◆ Data to process:
--------------------

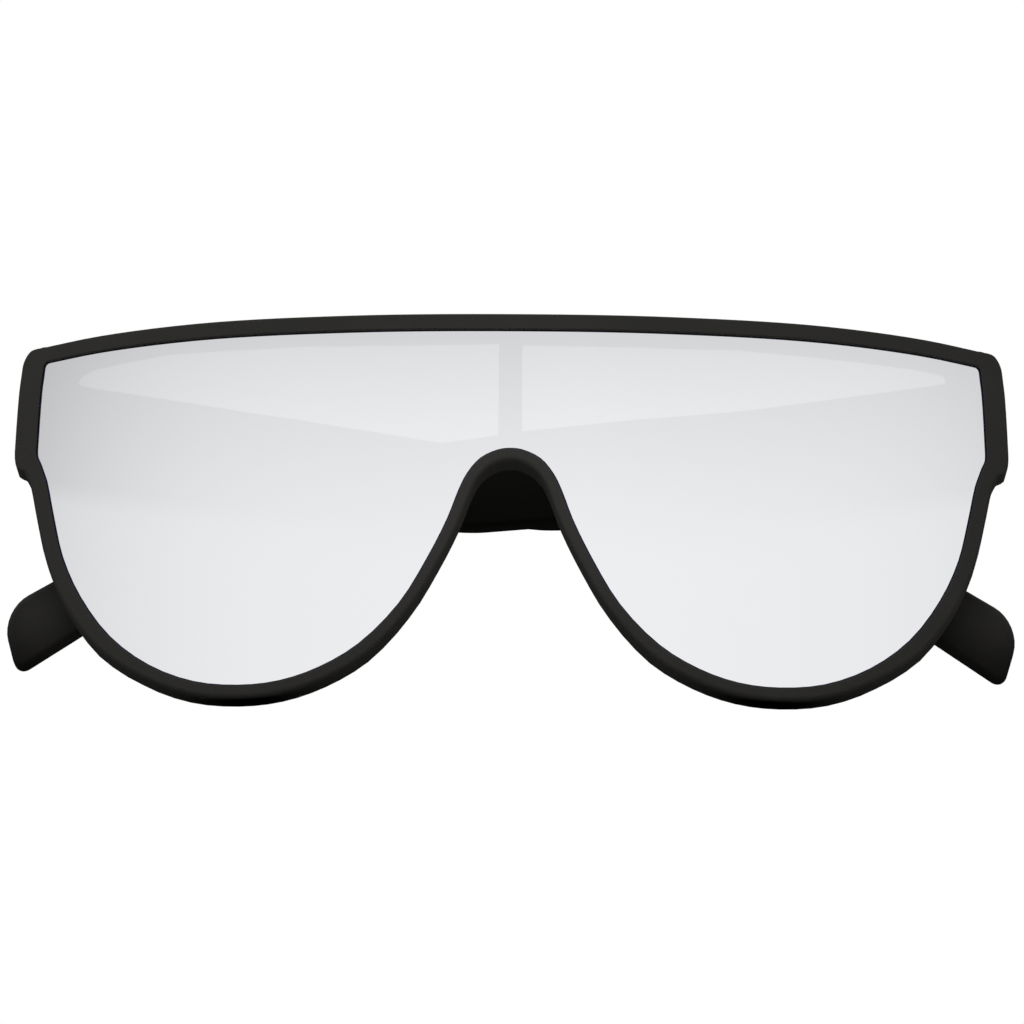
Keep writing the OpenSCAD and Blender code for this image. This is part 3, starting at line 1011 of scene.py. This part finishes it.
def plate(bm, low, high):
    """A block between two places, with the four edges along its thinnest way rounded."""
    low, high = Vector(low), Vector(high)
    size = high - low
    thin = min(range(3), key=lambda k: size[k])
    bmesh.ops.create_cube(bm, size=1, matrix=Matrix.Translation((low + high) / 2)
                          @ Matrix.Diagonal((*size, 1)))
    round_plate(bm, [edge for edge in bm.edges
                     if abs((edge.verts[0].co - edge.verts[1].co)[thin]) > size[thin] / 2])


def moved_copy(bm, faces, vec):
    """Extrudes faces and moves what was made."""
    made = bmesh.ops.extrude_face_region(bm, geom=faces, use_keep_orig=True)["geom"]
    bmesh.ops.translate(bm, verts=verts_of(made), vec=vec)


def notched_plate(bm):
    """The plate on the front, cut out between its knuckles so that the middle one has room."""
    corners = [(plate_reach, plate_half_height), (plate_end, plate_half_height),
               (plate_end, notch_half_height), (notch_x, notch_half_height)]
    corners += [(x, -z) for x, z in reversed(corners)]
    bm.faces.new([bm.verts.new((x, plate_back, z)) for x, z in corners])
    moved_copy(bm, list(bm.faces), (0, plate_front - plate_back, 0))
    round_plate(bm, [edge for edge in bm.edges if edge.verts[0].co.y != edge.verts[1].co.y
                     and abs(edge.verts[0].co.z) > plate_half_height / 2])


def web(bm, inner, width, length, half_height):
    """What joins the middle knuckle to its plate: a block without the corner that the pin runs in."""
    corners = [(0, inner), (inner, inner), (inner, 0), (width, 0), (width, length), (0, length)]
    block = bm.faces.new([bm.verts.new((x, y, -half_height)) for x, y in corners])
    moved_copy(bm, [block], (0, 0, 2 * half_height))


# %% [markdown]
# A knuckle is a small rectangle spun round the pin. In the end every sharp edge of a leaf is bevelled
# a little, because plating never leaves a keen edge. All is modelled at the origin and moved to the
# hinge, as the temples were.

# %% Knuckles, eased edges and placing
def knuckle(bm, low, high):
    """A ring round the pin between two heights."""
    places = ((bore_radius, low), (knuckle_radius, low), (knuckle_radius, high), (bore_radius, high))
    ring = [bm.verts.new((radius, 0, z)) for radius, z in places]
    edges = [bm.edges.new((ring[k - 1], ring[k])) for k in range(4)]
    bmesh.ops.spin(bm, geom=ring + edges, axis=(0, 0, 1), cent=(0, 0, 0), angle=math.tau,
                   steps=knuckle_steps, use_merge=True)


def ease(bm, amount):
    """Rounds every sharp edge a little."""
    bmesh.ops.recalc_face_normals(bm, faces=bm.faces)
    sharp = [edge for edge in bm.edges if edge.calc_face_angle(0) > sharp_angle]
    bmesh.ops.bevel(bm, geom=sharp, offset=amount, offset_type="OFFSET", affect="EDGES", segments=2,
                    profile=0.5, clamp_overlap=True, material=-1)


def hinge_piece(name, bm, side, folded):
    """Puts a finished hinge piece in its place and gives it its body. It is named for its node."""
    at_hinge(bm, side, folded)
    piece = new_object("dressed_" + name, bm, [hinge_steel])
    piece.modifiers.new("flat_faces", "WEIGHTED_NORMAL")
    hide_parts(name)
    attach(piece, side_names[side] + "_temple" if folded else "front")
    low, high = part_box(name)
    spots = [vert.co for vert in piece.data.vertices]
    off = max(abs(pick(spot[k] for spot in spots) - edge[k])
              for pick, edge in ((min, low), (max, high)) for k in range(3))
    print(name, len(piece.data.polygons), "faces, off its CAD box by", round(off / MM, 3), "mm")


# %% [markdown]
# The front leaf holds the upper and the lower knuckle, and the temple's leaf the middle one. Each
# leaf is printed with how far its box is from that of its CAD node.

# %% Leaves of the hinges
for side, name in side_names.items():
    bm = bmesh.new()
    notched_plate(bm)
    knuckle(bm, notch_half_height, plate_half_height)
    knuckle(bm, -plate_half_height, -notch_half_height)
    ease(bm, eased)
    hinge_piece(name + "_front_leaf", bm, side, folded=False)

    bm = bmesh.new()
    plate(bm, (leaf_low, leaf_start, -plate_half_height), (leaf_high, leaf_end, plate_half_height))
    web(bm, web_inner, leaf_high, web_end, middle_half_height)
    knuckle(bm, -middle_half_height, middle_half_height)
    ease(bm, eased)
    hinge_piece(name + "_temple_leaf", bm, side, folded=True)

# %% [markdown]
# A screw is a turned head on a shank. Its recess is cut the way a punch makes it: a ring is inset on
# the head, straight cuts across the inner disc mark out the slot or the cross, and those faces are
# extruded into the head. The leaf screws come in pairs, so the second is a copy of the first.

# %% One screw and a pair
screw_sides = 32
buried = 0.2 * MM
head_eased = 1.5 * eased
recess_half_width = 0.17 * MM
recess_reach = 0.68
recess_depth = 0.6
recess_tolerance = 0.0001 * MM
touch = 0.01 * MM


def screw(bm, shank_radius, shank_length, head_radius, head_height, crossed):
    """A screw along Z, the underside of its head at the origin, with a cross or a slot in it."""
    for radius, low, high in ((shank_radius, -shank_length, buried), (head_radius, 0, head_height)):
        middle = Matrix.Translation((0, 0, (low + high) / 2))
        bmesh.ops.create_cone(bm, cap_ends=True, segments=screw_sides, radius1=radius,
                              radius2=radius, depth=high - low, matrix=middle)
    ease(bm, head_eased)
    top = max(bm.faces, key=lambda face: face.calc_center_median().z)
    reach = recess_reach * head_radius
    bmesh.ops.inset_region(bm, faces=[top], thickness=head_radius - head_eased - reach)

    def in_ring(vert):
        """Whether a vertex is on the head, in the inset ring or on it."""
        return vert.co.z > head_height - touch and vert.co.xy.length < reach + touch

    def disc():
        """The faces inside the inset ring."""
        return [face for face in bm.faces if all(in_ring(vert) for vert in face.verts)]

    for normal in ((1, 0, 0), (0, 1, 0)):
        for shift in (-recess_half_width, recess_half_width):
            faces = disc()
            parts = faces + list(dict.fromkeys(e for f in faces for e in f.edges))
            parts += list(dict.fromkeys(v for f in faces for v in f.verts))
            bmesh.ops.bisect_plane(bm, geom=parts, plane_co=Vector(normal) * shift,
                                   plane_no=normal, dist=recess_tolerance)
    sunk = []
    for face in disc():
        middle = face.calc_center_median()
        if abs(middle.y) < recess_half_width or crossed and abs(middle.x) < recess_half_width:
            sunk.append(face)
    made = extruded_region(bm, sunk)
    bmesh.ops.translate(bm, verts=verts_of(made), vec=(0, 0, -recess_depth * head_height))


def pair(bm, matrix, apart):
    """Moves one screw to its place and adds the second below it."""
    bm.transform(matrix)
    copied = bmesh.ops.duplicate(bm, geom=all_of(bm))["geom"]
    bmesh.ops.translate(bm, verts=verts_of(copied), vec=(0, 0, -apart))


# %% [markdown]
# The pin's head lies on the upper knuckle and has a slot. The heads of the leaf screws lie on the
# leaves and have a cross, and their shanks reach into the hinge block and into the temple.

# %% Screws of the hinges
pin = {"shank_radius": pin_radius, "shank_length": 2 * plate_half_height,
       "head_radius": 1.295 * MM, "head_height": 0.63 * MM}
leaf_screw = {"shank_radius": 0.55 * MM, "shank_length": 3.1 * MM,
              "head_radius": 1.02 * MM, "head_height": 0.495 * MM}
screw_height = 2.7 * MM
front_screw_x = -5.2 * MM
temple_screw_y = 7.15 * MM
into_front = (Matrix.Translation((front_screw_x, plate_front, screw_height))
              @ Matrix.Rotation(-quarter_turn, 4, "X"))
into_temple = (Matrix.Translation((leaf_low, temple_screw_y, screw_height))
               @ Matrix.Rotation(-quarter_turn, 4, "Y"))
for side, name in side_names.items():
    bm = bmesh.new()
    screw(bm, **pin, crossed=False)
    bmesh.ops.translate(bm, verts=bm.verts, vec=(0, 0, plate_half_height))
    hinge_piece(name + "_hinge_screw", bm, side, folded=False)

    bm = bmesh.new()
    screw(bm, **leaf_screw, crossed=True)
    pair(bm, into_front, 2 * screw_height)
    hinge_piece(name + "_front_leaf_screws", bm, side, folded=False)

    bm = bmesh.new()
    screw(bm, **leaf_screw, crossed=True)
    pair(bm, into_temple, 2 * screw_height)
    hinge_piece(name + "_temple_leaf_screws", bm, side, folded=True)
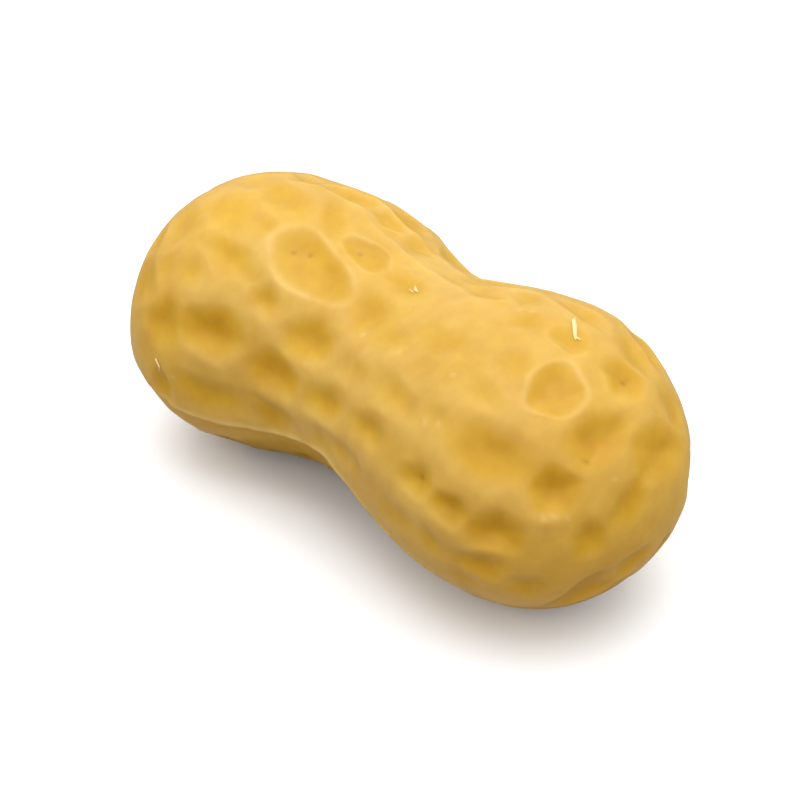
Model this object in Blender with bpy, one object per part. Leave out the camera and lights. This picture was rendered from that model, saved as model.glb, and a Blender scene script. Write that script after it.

--------------------

◆ Goal:
Quote only the stretch of lines that starts the data above and ends with the line containing "and abs(edge.verts[0].co.z) >", both included.

◆ Reply to the exercise:
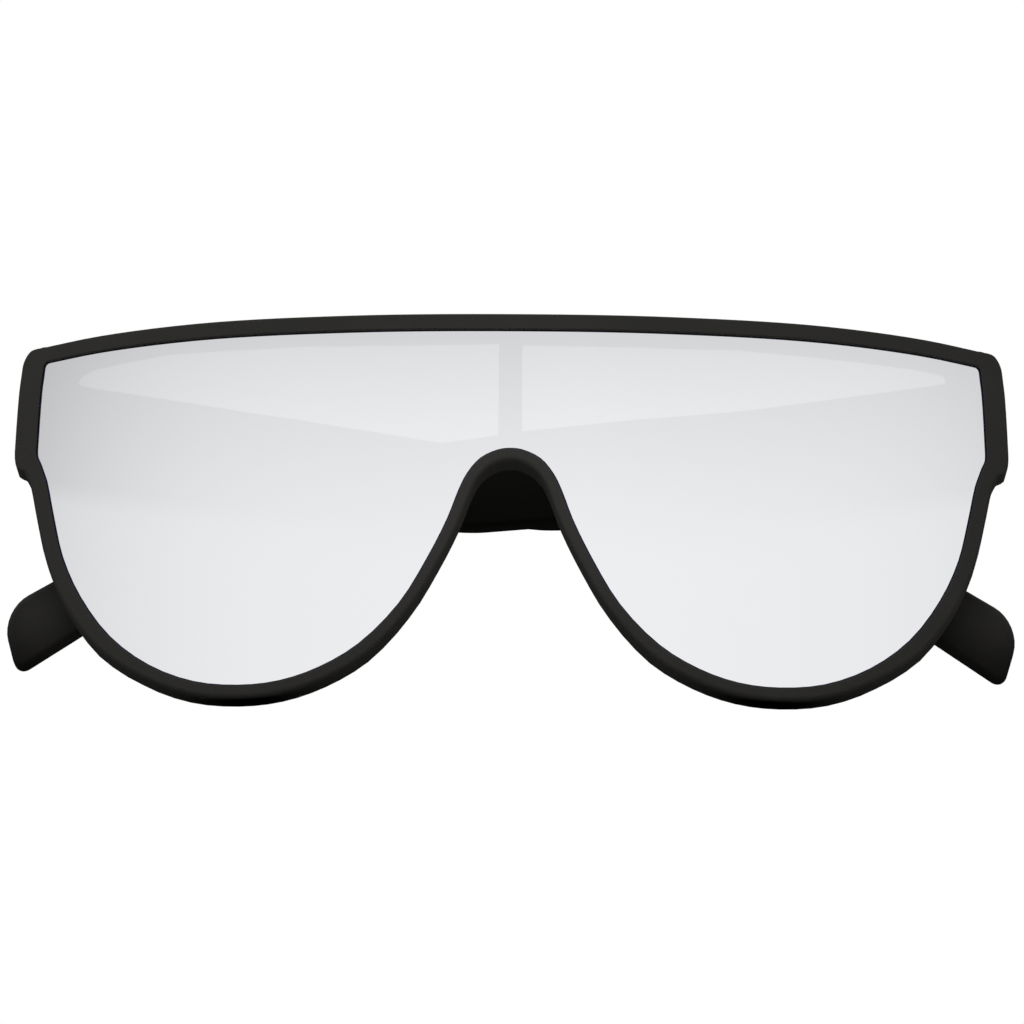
Keep writing the OpenSCAD and Blender code for this image. This is part 3, starting at line 1011 of scene.py. This part finishes it.
def plate(bm, low, high):
    """A block between two places, with the four edges along its thinnest way rounded."""
    low, high = Vector(low), Vector(high)
    size = high - low
    thin = min(range(3), key=lambda k: size[k])
    bmesh.ops.create_cube(bm, size=1, matrix=Matrix.Translation((low + high) / 2)
                          @ Matrix.Diagonal((*size, 1)))
    round_plate(bm, [edge for edge in bm.edges
                     if abs((edge.verts[0].co - edge.verts[1].co)[thin]) > size[thin] / 2])


def moved_copy(bm, faces, vec):
    """Extrudes faces and moves what was made."""
    made = bmesh.ops.extrude_face_region(bm, geom=faces, use_keep_orig=True)["geom"]
    bmesh.ops.translate(bm, verts=verts_of(made), vec=vec)


def notched_plate(bm):
    """The plate on the front, cut out between its knuckles so that the middle one has room."""
    corners = [(plate_reach, plate_half_height), (plate_end, plate_half_height),
               (plate_end, notch_half_height), (notch_x, notch_half_height)]
    corners += [(x, -z) for x, z in reversed(corners)]
    bm.faces.new([bm.verts.new((x, plate_back, z)) for x, z in corners])
    moved_copy(bm, list(bm.faces), (0, plate_front - plate_back, 0))
    round_plate(bm, [edge for edge in bm.edges if edge.verts[0].co.y != edge.verts[1].co.y
                     and abs(edge.verts[0].co.z) > plate_half_height / 2])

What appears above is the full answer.